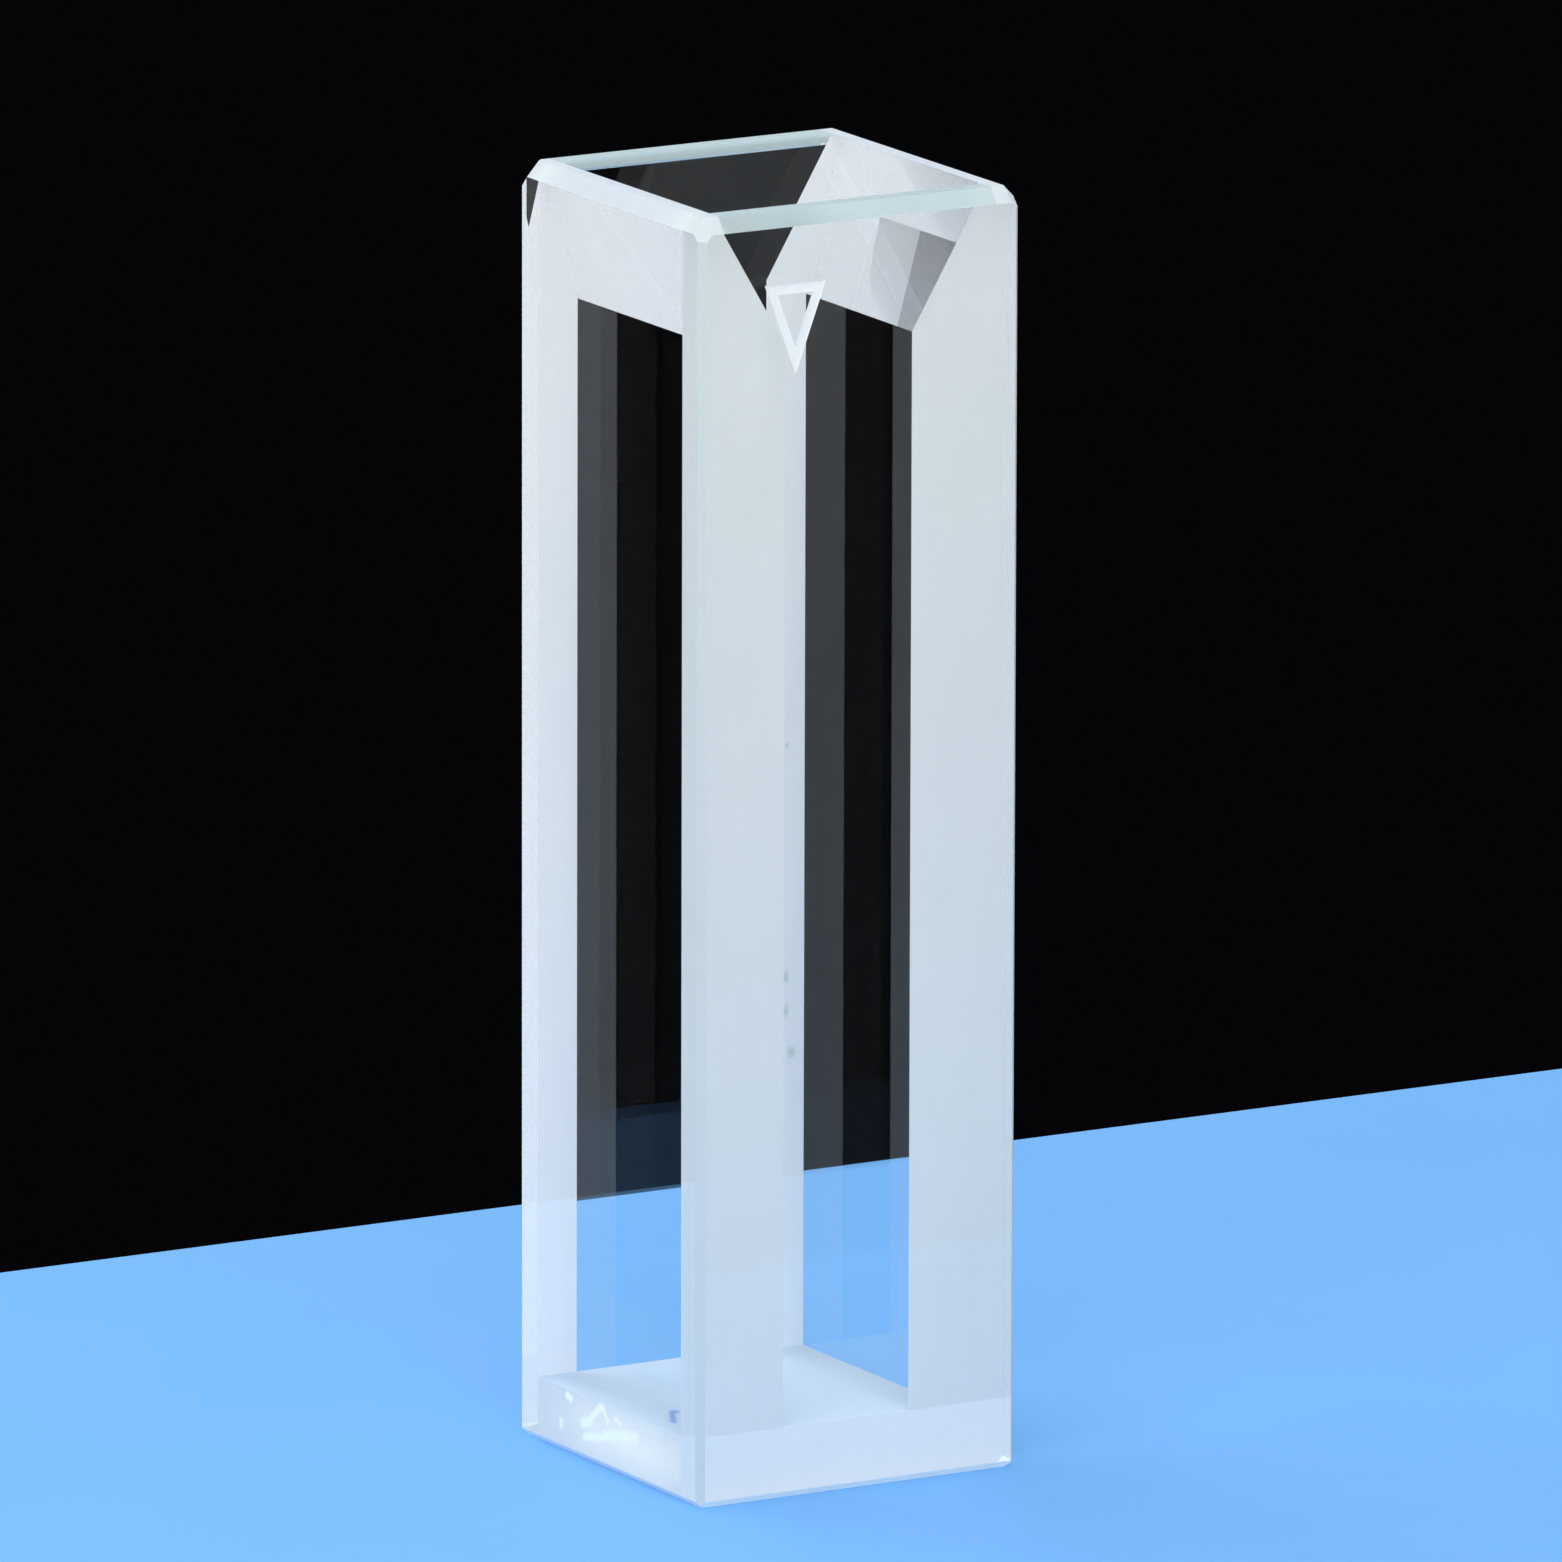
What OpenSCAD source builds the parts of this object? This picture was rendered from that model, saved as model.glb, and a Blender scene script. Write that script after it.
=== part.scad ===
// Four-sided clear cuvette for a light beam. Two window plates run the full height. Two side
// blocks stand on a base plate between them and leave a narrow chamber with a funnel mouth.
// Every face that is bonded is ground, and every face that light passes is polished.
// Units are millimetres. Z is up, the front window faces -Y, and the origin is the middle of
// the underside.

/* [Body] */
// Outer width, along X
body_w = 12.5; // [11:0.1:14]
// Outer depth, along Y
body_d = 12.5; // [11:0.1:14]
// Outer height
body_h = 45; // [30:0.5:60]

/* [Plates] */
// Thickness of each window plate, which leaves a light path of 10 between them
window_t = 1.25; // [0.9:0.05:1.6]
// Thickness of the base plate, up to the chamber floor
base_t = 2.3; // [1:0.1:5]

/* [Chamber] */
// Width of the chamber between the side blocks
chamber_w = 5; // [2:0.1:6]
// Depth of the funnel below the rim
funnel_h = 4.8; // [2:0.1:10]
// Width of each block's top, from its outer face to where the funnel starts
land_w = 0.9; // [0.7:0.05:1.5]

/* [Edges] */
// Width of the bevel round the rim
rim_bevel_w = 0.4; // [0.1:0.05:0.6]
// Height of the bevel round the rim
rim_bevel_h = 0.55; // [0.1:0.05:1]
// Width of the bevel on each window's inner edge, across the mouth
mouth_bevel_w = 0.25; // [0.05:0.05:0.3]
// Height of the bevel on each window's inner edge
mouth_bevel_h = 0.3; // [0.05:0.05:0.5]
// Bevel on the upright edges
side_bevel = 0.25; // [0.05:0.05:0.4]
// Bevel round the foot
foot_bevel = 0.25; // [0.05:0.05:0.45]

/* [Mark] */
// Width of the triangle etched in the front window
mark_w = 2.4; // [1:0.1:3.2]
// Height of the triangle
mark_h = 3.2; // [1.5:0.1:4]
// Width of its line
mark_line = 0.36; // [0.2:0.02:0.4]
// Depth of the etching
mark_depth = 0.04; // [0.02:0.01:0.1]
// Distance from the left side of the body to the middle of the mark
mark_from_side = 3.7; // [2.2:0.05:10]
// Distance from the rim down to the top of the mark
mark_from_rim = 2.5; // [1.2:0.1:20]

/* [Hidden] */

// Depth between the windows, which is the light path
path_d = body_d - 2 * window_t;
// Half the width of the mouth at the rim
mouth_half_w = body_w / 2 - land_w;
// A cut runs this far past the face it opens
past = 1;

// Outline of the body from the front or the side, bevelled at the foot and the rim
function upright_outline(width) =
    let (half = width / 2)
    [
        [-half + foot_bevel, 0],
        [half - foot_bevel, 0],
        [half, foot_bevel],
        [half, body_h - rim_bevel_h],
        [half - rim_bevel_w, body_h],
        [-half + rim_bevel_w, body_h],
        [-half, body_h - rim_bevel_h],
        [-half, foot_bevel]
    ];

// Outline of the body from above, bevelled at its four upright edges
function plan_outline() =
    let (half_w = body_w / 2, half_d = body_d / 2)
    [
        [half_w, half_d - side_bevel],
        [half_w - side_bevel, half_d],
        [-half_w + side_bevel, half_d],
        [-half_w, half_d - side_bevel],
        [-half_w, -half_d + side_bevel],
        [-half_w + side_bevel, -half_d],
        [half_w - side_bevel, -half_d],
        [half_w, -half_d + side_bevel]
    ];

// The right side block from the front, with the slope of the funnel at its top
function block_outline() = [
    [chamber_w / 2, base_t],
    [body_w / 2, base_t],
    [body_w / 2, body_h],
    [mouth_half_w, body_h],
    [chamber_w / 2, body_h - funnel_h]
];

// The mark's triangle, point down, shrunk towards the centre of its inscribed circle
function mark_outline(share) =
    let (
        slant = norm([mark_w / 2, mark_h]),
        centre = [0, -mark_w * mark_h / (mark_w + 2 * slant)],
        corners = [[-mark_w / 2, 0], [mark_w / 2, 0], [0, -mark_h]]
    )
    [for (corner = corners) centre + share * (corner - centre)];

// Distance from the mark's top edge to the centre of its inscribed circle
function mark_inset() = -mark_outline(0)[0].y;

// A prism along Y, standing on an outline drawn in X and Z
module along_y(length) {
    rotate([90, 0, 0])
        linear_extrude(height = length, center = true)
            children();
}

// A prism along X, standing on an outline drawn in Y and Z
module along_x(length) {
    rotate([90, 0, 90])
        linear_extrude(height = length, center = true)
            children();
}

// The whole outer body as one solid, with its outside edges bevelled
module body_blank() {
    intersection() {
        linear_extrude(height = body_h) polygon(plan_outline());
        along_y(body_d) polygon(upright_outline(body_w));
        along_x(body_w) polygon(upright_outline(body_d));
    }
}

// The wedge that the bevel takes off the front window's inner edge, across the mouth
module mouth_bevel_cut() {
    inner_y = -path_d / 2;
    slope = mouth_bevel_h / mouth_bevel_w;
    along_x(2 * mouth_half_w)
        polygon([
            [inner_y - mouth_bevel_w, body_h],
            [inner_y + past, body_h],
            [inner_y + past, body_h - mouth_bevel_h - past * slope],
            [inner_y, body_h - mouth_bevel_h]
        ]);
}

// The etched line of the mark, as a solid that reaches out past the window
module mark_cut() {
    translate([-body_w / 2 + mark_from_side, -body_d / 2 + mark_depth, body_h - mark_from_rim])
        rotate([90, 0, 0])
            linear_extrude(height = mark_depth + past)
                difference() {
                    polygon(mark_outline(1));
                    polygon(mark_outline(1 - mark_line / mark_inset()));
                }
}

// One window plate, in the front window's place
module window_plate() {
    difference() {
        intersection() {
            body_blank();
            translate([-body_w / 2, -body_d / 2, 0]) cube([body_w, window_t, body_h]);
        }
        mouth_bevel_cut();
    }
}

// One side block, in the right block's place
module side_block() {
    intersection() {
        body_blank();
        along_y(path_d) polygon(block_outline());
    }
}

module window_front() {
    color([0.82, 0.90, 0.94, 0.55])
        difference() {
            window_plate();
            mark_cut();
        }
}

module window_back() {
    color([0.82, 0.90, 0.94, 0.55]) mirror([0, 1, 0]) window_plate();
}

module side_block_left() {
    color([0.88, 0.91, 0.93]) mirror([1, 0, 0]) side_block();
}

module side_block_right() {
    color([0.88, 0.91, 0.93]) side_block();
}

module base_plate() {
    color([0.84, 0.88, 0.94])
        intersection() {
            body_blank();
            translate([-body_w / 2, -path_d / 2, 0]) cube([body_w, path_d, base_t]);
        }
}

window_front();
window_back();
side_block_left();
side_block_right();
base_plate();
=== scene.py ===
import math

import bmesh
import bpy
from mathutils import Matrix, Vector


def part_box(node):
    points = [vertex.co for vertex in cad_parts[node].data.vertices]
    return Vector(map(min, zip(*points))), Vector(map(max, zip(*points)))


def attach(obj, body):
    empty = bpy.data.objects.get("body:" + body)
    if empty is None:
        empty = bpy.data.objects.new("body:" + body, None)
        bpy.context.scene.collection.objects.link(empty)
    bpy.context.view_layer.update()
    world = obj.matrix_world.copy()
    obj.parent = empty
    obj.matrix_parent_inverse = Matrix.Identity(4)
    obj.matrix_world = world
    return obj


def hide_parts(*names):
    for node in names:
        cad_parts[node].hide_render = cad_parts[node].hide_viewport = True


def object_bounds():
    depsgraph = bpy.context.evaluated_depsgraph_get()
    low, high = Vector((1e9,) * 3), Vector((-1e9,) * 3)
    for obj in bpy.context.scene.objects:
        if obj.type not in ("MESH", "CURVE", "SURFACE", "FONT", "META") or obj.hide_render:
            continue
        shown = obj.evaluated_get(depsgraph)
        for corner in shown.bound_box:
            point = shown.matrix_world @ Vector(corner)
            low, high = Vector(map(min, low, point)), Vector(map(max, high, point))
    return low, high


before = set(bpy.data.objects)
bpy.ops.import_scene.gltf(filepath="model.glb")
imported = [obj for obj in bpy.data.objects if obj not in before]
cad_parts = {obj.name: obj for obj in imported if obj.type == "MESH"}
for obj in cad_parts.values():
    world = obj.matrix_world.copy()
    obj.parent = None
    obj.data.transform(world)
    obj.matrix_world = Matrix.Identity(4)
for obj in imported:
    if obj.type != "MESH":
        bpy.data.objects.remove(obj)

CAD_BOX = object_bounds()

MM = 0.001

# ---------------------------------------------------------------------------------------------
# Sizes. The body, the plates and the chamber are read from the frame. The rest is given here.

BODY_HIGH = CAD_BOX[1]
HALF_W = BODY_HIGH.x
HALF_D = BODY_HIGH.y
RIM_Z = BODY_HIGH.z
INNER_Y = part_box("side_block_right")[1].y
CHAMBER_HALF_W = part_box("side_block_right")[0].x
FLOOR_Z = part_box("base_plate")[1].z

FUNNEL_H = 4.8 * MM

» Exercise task
Exactly as written, please reproduce the lines from the first line of the data to the line containing "land_w = 0.9; // [0.7:0.05:1.5]", inclusive, and nothing else.

» Task answer
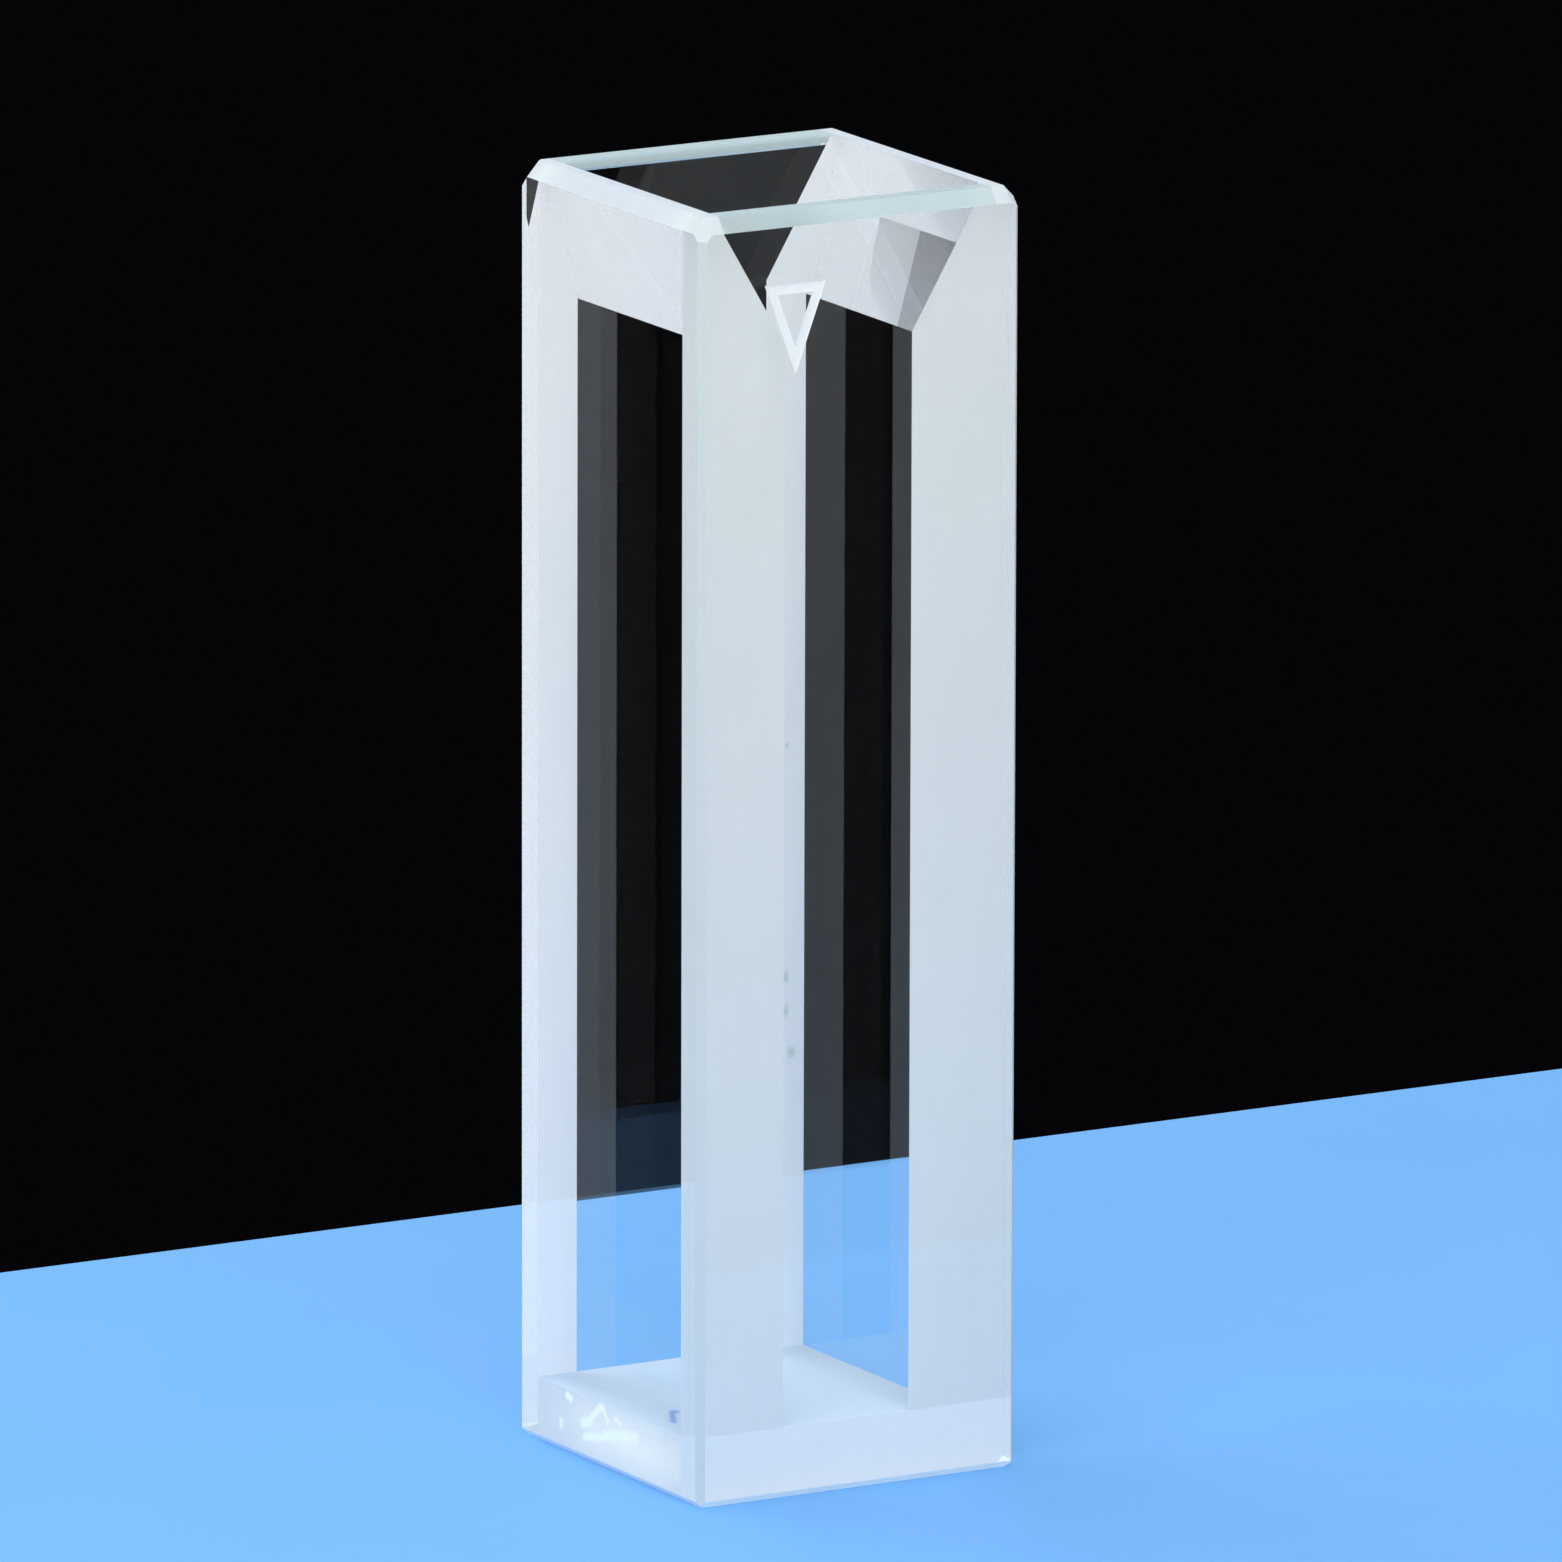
What OpenSCAD source builds the parts of this object? This picture was rendered from that model, saved as model.glb, and a Blender scene script. Write that script after it.
=== part.scad ===
// Four-sided clear cuvette for a light beam. Two window plates run the full height. Two side
// blocks stand on a base plate between them and leave a narrow chamber with a funnel mouth.
// Every face that is bonded is ground, and every face that light passes is polished.
// Units are millimetres. Z is up, the front window faces -Y, and the origin is the middle of
// the underside.

/* [Body] */
// Outer width, along X
body_w = 12.5; // [11:0.1:14]
// Outer depth, along Y
body_d = 12.5; // [11:0.1:14]
// Outer height
body_h = 45; // [30:0.5:60]

/* [Plates] */
// Thickness of each window plate, which leaves a light path of 10 between them
window_t = 1.25; // [0.9:0.05:1.6]
// Thickness of the base plate, up to the chamber floor
base_t = 2.3; // [1:0.1:5]

/* [Chamber] */
// Width of the chamber between the side blocks
chamber_w = 5; // [2:0.1:6]
// Depth of the funnel below the rim
funnel_h = 4.8; // [2:0.1:10]
// Width of each block's top, from its outer face to where the funnel starts
land_w = 0.9; // [0.7:0.05:1.5]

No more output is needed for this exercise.